Around this time, Julia added to her professional qualifications that of being a primary music teacher. (As a child she had learned to play the piano and violin, and, in her adult years, became a self-taught cellist). The school at which she then worked was undergoing expansion; hence followed an intense period when she found herself teaching not only Diploma level English and co-ordinating the self-taught programme, but also all the primary school music and middle school drama – and all this commuting from Somerset and with a young family to support!
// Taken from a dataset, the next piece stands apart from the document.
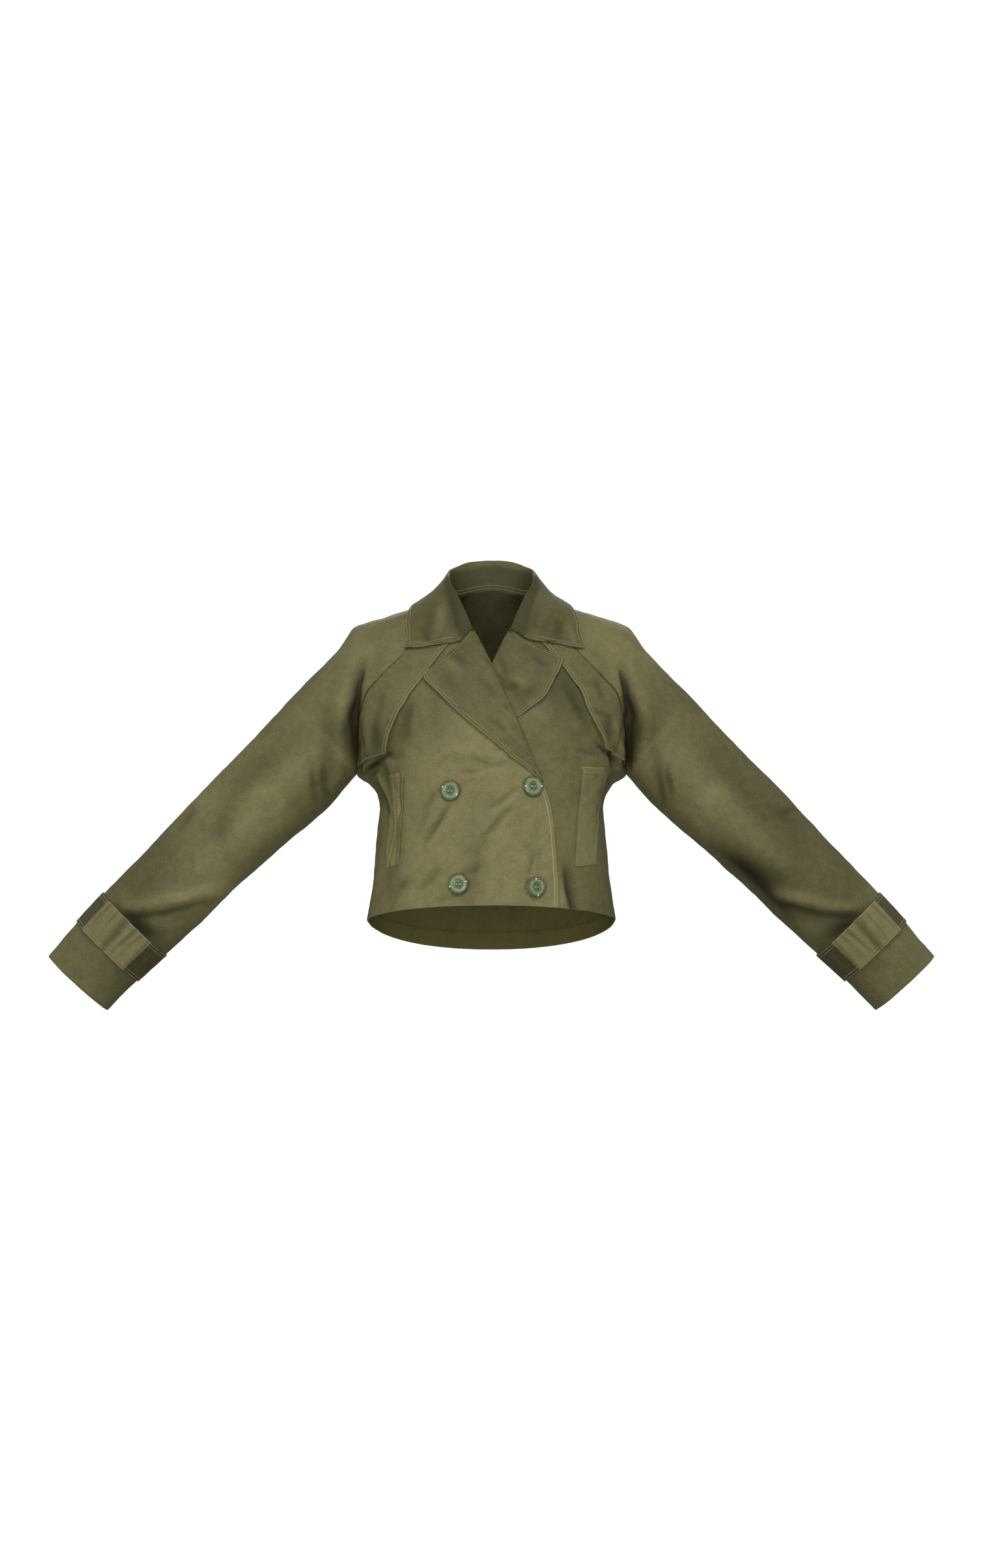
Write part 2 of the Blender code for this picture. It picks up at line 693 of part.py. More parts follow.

A privilege – and a responsibility

Being by this stage a devotee of international education, and also wishing her children to speak other languages as well as English, she worked for five years in the French-speaking part of Switzerland before making the move, approximately ten years ago, to International School Basel. From the first, one of Julia’s aims was to raise the profile of Drama within school. “Drama doesn’t just deal with pedagogical subject matter,” reflects Julia. “It covers all the things needed for a happy and successful life. It instils a sense of belonging and self-discipline, the knowledge that everyone has something to contribute.” She observes that students who have been involved with a school production—whether on- stage, back-stage, or both—“never, ever forget it.”

Passion…and pâtisserie

Not surprisingly, theatre, travel and music are potent, constant features of Julia’s life. She is also a trained cook (“I can do all the pastries”) and adept at various handicrafts (she recently made a fitted sofa-cover out of a pair of curtains!) Although describing herself as not particularly sporty, she enjoys walking the family dog, a Lakeland terrier called Oliver, and once completed the Basel Stadtlauf run, despite confessing that months of training did little to improve her performance. “When I set my goal at something, I’m very determined!”

As someone who has been involved in education her whole life, Julia is cognizant of the responsibility that being a drama teacher carries. She understands the creative synergy that is essential to successful explorations in theatre; also the sense of elation, quickly followed by the brief but intense feeling of mourning, which is so often experienced by cast and crew after the final curtain has fallen. Nurturing, supporting, sustaining, encouraging, inventing and reinventing –all these things naturally come with the territory. “I love my job,” she says.“What I really like is that it allows me to keep learning. The more I know, the more I realise I don’t.”